Treatment and Prognosis of Dehydration in Dogs
Goals of Treating Dehydration
The therapeutic goals for treating a dehydrated dog are to replace its normal fluid volume, correct any electrolyte abnormalities and identify and resolve the underlying cause(s) of dehydration. Electrolytes are natural chemical substances which are essential to the normal function of all cells in the body.
A moderately to severely dehydrated dog should be placed on intravenous fluid replacement therapy, probably with an isotonic crystalloid solution, on an in-patient basis. Typical fluid choices might include Normosol R, 0.9% sodium chloride, 5% dextrose in water, Plasma-Lyte 148 or lactated Ringer’s solution, although the dog’s veterinarian will make the appropriate selection in any given case. The fluids will likely be given slowly over 24 to 48 hours, at what is called a dehydration replacement volume rate. The veterinary team will calculate the dehydration replacement rate based on the degree of dehydration and the dog’s size, weight and overall health, among other things. The total volume of intravenous fluids that the dog initially will receive probably will also include the normal maintenance rate. The goal is to correct the dehydration and restore and maintain normal fluid volume.
It will be important for the medical team to frequently monitor and possibly adjust the rate of fluid administration, depending upon the dog’s response to treatment. The veterinarian will probably recommend regular monitoring of the patient’s heart rate, blood pressure, pulse quality, respiratory rate, capillary refill time, pulse quality, packed cell volume (PCV), blood urea nitrogen (BUN) and serum creatinine levels. Monitoring the volume of a dog’s urine output and its body weight are among the easiest and best ways to assess the level of rehydration.
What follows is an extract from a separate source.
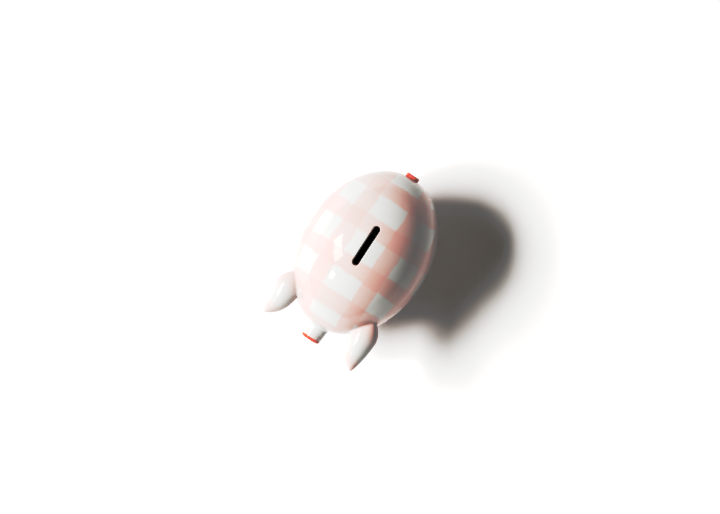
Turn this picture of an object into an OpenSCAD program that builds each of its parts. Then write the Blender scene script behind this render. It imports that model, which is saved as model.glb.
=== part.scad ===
// Pig coin bank in glazed earthenware: a hollow egg-shaped body with a coin slot
// in its back and a rubber stopper in its belly, standing on four stub legs.
// +Z is up and the snout points to -Y. The origin is on the table, at the middle
// of the outline seen from above. Left and right are the animal's own sides.

/* [Body] */
// Length of the egg-shaped body, without snout and tail
body_l = 153; // [125:1:190]
// Width of the body
body_w = 113; // [94:1:140]
// Height of the body
body_h = 113; // [85:1:125]
// Thickness of the fired wall
wall = 5; // [3.5:0.5:7]
// Free height between the table and the belly
belly_gap = 14; // [10:1:30]

/* [Coin slot] */
// Length of the coin slot, round ends included
slot_l = 38; // [26:1:46]
// Width of the coin slot
slot_w = 6; // [4.5:0.5:8]
// How far the slot's middle lies behind the body's middle
slot_back = 5; // [-10:1:15]

/* [Stopper] */
// Diameter of the emptying hole in the belly
hole_d = 34; // [26:1:42]
// Width of the flat ring that the stopper's flange seats on
seat_w = 5.5; // [3:0.5:8]
// Radial gap between the seated stopper's stem and the hole
stem_clear = 0.1; // [0.02:0.01:0.3]
// Radial gap around the flange in its recess
flange_clear = 1; // [0.5:0.25:2]
// Thickness of the flange
flange_t = 3; // [2:0.5:5]
// How far the stem's cup stands up past the wall
stem_over = 6; // [3:1:12]
// Thickness of the stem's rubber wall
stem_wall = 3; // [2:0.5:4]

/* [Ears] */
// Length of the left ear, from its root to its tip
left_ear_l = 43; // [30:1:55]
// Length of the right ear
right_ear_l = 40.5; // [30:0.5:55]
// Greatest width of an ear
ear_w = 24; // [16:0.5:30]
// How far an ear's tip leans outward from its root
ear_splay = 6; // [0:0.5:15]
// How far an ear's tip hangs below its root
ear_drop = 5; // [0:1:12]
// Height of an ear's rounded ridge above its middle line
ear_ridge = 5.5; // [3:0.5:8]
// How far the ear's edges curl down
ear_curl = 3; // [0:0.5:5]

/* [Snout] */
// How far the snout stands ahead of the body
snout_l = 14; // [8:1:25]
// Diameter of the snout at its end
snout_d = 18; // [12:1:26]
// How far the snout's axis lies below the body's middle
snout_low = 8; // [0:1:16]
// Diameter of a nostril
nostril_d = 3.4; // [2:0.2:5]

/* [Tail] */
// Outer diameter of the curl
curl_d = 15; // [11:1:20]
// Thickness of the tail where it leaves the body
tail_d = 4.4; // [3:0.2:6]
// How far the curl stands out from the body
tail_proud = 3.5; // [2.5:0.25:4.5]

/* [Legs] */
// Diameter of a leg at the foot
foot_d = 20; // [16:1:26]
// Diameter of a leg where it enters the body
thigh_d = 26; // [20:1:30]
// Rounding of the foot's edge
foot_round = 2; // [1:0.5:4]
// Distance from the body's side to a leg's axis
leg_in = 33; // [27:0.5:36]
// Distance from the body's front or rear end to a leg's axis
leg_back = 44; // [38:1:50]

/* [Hidden] */

half = [body_w, body_l, body_h] / 2;
white = "whitesmoke";
pink = "mistyrose";
coral = "salmon";

// Height of the egg's surface above its middle, at a place given from its middle
function egg_z(x, y) = half[2] * sqrt(max(0, 1 - pow(x / half[0], 2) - pow(y / half[1], 2)));
// Distance from the egg's middle to its surface at the front or rear
function egg_y(x, z) = half[1] * sqrt(max(0, 1 - pow(x / half[0], 2) - pow(z / half[2], 2)));

// An ear's root lies on the egg, at these shares of its half width and half length
ear_x = 0.69 * half[0];
ear_y = 0.656 * half[1];
ear_start = -0.15;
ear_rings = 16;
ear_sides = 20;

// The outline seen from above is centred on the origin along Y
front_reach = ear_y + max(left_ear_l, right_ear_l);
rear_reach = half[1] + tail_proud;
mid = [0, (front_reach - rear_reach) / 2, belly_gap + half[2]];

// The flange seats on a flat ring cut up into the belly, at a whole tenth of a millimetre
recess_r = hole_d / 2 + seat_w;
seat_z = ceil(10 * (mid[2] - egg_z(recess_r, 0) + 0.5)) / 10;
flange_z = seat_z - flange_t;

// The sphere is turned so that its seam runs down the rear
module egg(inset = 0)
  translate(mid) scale([for (h = half) h - inset]) rotate([0, 0, 90]) sphere(r = 1, $fn = 128);

module upright_cylinder(z_low, z_high, r)
  translate([mid[0], mid[1], z_low]) cylinder(h = z_high - z_low, r = r, $fn = 96);

module coin_slot()
  translate([mid[0], mid[1] + slot_back, mid[2]])
    linear_extrude(half[2] + 1) {
      square([slot_w, slot_l - slot_w], center = true);
      for (end = [-1, 1])
        translate([0, end * (slot_l - slot_w) / 2]) circle(d = slot_w, $fn = 48);
    }

module body_shell()
  color(white) difference() {
    egg();
    difference() {
      egg(wall);
      upright_cylinder(0, seat_z + wall, recess_r + wall);
    }
    coin_slot();
    upright_cylinder(belly_gap - 1, seat_z, recess_r);
    upright_cylinder(belly_gap - 1, seat_z + wall + 1, hole_d / 2);
  }

// Points of an arc, from one angle to another in equal steps
function arc(centre, r, from, to, steps) =
  [for (i = [0 : steps]) let (a = from + (to - from) * i / steps) centre + r * [cos(a), sin(a)]];

function cubic(p, t) =
  pow(1 - t, 3) * p[0] + 3 * pow(1 - t, 2) * t * p[1] + 3 * (1 - t) * t * t * p[2] + pow(t, 3) * p[3];

// Middle line of an ear from its root (t = 0) to its tip (t = 1); it starts inside the body
function ear_line(l, t) = cubic([[0, 0, 0],
                                 [0.1 * ear_splay, -0.34 * l, 1],
                                 [-0.2 * ear_splay, -0.75 * l, 0],
                                 [ear_splay, -l, -ear_drop]], t);

// Share of the ear's greatest width: a leaf that swells from its start and narrows to its tip
function ear_leaf(t) =
  pow(sin(90 * min(1, (t - ear_start) / 0.42)) * cos(90 * pow(max(0, t), 1.6)), 0.8);

// One cross-section of an ear: a round ridge above, a shallow hollow below
function ear_ring(l, t) =
  let (leaf = ear_leaf(t), thick = ear_ridge * sqrt(leaf))
  [for (j = [0 : ear_sides - 1])
    let (a = 360 * j / ear_sides)
    ear_line(l, t) + [ear_w / 2 * leaf * cos(a), 0,
                      thick * (sin(a) > 0 ? 1 : 0.45) * sin(a) - ear_curl * leaf * pow(cos(a), 2)]];

// Skin over equal rings, with a flat start and a point at the end
function skin_faces(rings, sides) = concat(
  [[for (j = [0 : sides - 1]) j]],
  [for (i = [0 : rings - 2], j = [0 : sides - 1])
    let (k = (j + 1) % sides, low = i * sides, high = low + sides)
    each [[low + j, high + j, high + k], [low + j, high + k, low + k]]],
  [for (j = [0 : sides - 1])
    let (last = (rings - 1) * sides)
    [last + j, rings * sides, last + (j + 1) % sides]]);

// An ear on the given side: 1 is the left, -1 the right
module ear(side, l)
  color(pink) difference() {
    mirror([side < 0 ? 1 : 0, 0, 0])
      translate(mid + [ear_x, -ear_y, egg_z(ear_x, ear_y)])
        polyhedron(
          concat(
            [for (i = [0 : ear_rings - 1])
              each ear_ring(l, ear_start + (1 - ear_start) * (i + 0.2) / (ear_rings + 0.2))],
            [ear_line(l, 1)]),
          skin_faces(ear_rings, ear_sides));
    egg();
  }

module left_ear() ear(1, left_ear_l);

module right_ear() ear(-1, right_ear_l);

module snout()
  color(coral) {
    end_r = snout_d / 2;
    root_r = end_r + 2;
    edge = 2.2;
    end = half[1] + snout_l;
    base = egg_y(0, snout_low + root_r) - wall;
    difference() {
      translate(mid - [0, 0, snout_low]) rotate([90, 0, 0]) difference() {
        rotate_extrude($fn = 96) polygon(concat(
          [[0, base], [root_r, base]],
          arc([end_r - edge, end - edge], edge, 0, 84, 6),
          [[0, end + 0.6]]));
        for (side = [-1, 1])
          translate([side * snout_d / 5, 0, end - 5]) cylinder(h = 10, d = nostril_d, $fn = 32);
      }
      egg();
    }
  }

// The curl lies on the rear of the body, from its buried root round to its tip
tail_rings = 26;
tail_sides = 12;
tail_turn = 300;
tail_lift = 5;
function tail_point(t) =
  let (r = (curl_d - tail_d) / 2 * (1 - 0.5 * t * t),
       a = 215 - tail_turn * t,
       x = r * cos(a),
       z = tail_lift + r * sin(a))
  [x, egg_y(x, z) + tail_proud - tail_d / 2 - 3.5 * pow(max(0, 1 - 7 * t), 2), z];
function tail_r(t) = tail_d / 2 * (1 - 0.45 * t);
function unit(v) = v / norm(v);
function tail_ring(t) =
  let (along = unit(tail_point(t + 0.01) - tail_point(t - 0.01)),
       side = unit(cross(along, [0, 1, 0])),
       out = cross(side, along))
  [for (j = [0 : tail_sides - 1])
    let (a = -360 * j / tail_sides)
    tail_point(t) + tail_r(t) * (cos(a) * side + sin(a) * out)];

module curly_tail()
  color(coral) difference() {
    translate(mid) polyhedron(
      concat([for (i = [0 : tail_rings - 1]) each tail_ring(i / tail_rings)],
             [tail_point(1) + tail_r(1) * unit(tail_point(1) - tail_point(0.99))]),
      skin_faces(tail_rings, tail_sides));
    egg();
  }

// A leg goes up into the body until its whole end is inside, and the body cuts it
module leg(side, fore) {
  place = [side * (half[0] - leg_in), fore * (half[1] - leg_back)];
  far = place + unit(place) * thigh_d / 2;
  top = mid[2] - egg_z(far[0], far[1]) + 1;
  color(white) difference() {
    translate([mid[0] + place[0], mid[1] + place[1], 0])
      rotate_extrude($fn = 96) polygon(concat(
        [[0, 0]],
        arc([foot_d / 2 - foot_round, foot_round], foot_round, 270, 360, 5),
        [[thigh_d / 2, top], [0, top]]));
    egg();
  }
}

module front_left_leg() leg(1, -1);

module front_right_leg() leg(-1, -1);

module rear_left_leg() leg(1, 1);

module rear_right_leg() leg(-1, 1);

// Rubber plug: a flange, a ribbed hollow stem and a grip bar across a dish
module stopper() {
  stem_r = hole_d / 2 - stem_clear;
  flange_r = recess_r - flange_clear;
  stem_h = wall + stem_over;
  dish_r = flange_r - 6;
  dish = 1.5;
  rib = stem_h / 6;
  groove = 0.8;
  color("dimgray") translate([mid[0], mid[1], 0]) {
    rotate_extrude($fn = 96) polygon(concat(
      [[0, flange_z + dish], [dish_r, flange_z + dish], [dish_r + 1, flange_z]],
      [[flange_r - 0.8, flange_z], [flange_r, flange_z + 0.8], [flange_r, seat_z]],
      [for (i = [0 : 2]) each [
        [stem_r, seat_z + 2 * i * rib],
        [stem_r, seat_z + (2 * i + 1) * rib],
        [stem_r - groove, seat_z + (2 * i + 1.25) * rib],
        [stem_r - groove, seat_z + (2 * i + 1.75) * rib]]],
      [[stem_r - 2 * groove, seat_z + stem_h], [stem_r - stem_wall, seat_z + stem_h]],
      [[stem_r - stem_wall, seat_z], [0, seat_z]]));
    translate([0, 0, flange_z + 1]) cube([2 * dish_r - 2, 3, 2], center = true);
  }
}

body_shell();
left_ear();
right_ear();
snout();
curly_tail();
front_left_leg();
front_right_leg();
rear_left_leg();
rear_right_leg();
stopper();
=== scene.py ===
# %% [markdown]
# # A glazed pig coin bank
#
# The bank is slip-cast earthenware: a hollow egg for the body, with ears, a
# snout, a tail and four legs stuck on with wet clay, then painted by hand with a
# pink gingham and glazed. A rubber stopper closes the belly.
#
# The measured model is loaded first and is never moved. Every visible piece
# below is shaped around it and takes the place of one of its nodes.
# %% Load the measured model
from math import atan2, cos, pi, radians, sin, sqrt

import bmesh
import bpy
from mathutils import Matrix, Vector


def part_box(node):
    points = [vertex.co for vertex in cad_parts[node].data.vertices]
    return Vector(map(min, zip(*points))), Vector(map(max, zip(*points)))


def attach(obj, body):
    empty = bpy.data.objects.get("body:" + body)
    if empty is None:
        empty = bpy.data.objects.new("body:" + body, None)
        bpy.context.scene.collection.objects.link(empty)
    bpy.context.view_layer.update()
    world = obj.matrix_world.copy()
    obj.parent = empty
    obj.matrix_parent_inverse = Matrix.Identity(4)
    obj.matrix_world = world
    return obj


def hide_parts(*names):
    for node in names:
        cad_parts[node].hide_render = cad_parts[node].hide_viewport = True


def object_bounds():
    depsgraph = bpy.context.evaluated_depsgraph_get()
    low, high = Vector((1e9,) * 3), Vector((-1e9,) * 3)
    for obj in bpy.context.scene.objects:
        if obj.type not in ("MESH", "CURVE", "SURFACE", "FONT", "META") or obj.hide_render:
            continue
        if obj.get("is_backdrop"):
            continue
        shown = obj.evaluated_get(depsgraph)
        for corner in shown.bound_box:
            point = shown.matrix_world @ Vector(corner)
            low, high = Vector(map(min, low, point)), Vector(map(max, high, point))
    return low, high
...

Of course, good supportive care is essential to ensure that the dog is comfortable throughout this process.
Longer term in-home or inpatient treatment options can be determined once the underlying cause of the dog’s dehydration has been identified and, if possible, corrected.
Fortunately, dehydration as an isolated condition can almost always be corrected by administration of intravenous or subcutaneous fluids. The trick is to find out why the dog became dehydrated in the first place, and to resolve that underlying condition. If that is accomplished, the prognosis for a full recovery is good to excellent.